Peut-être ce handicap passager aurait-il été au contraire une occasion propice pour réfléchir à une pratique raisonnable de la musique, comme ces chanteurs perclus de tensions laryngés, qui ont essayé de comprendre leurs pathologies, et sont devenus des pédagogues notoires en évitant à leurs élèves les excès de leur pratique, comme Richard Miller.

Je suis un piètre musicien, la pratique publique de la musique me tétanise, je serais plutôt du genre Sartre, un siffleur de salle de bain. Ce qui m’importe, à l’issue de chaque cours, c’est que l’élève en sorte ravi, satisfait d’avoir appris quelque chose, mais content d’avoir passé un bon moment à « jouer » de la musique. (A ce propos, une inspectrice du ministère de la culture, après l’observation d’un de mes cours, m’a fait le reproche que les élèves pouvaient s’amuser en cours, c’est dire le sérieux que nécessite l’apprentissage de la musique et que ça ne rigole pas !!!!)

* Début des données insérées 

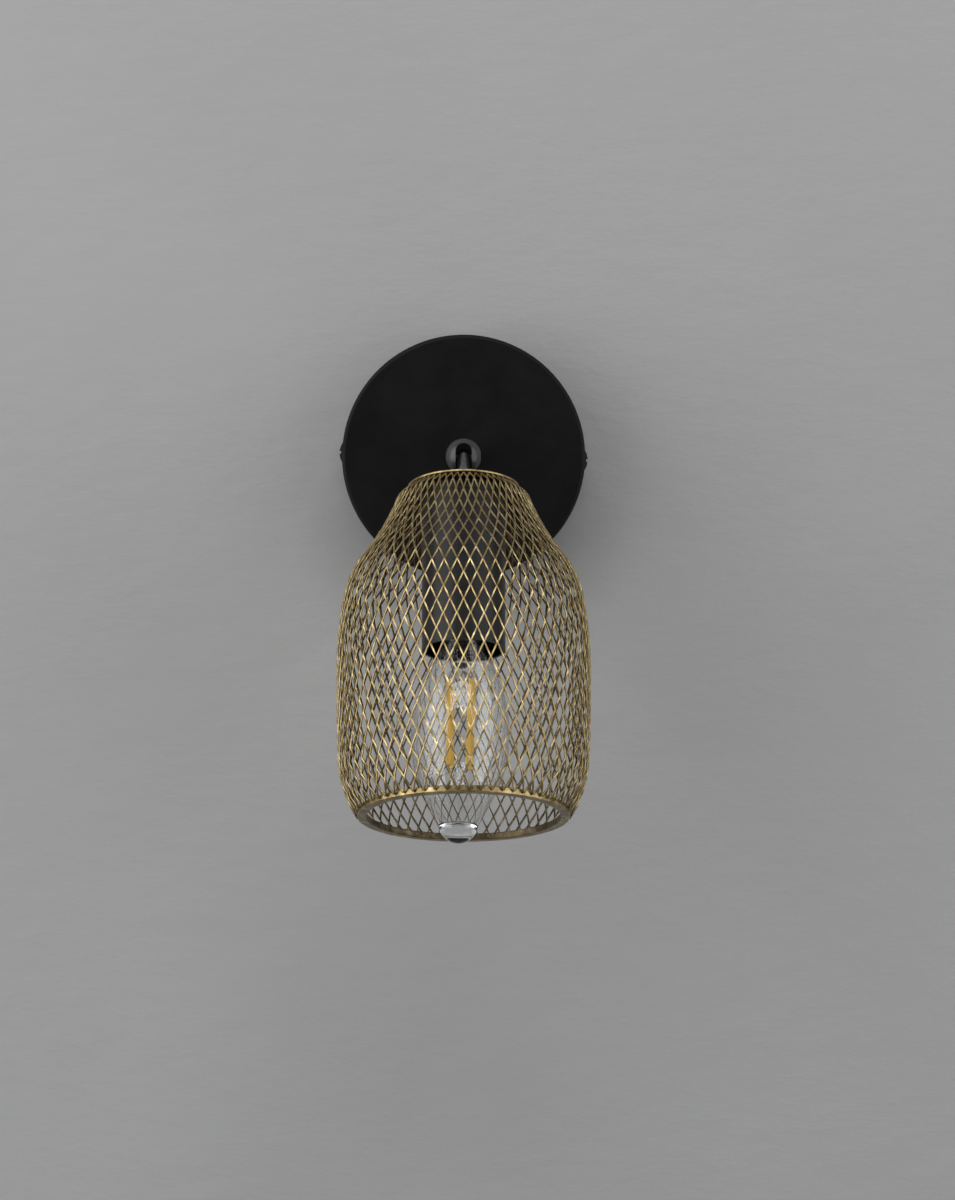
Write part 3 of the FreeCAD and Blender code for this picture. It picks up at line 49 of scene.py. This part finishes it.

La question musicale est certes centrale dans son acte d’enseigner, mais elle n’est pas primordiale et hégémonique. Plus d’un chercheur en sciences de l’éducation a fait le constat que la relation était essentielle dans le processus d’apprentissage, tout un courant des sciences de l’éducation se bat avec plus ou moins de bonheur pour accréditer cette idée, sous couvert du concept de l’accompagnement.

Bref, pour en revenir à la musique, constatons simplement qu'’il existe toujours un lien très fort entre  professeur et élève après plusieurs années de vie commune. Alors, la musique dans tout ça ?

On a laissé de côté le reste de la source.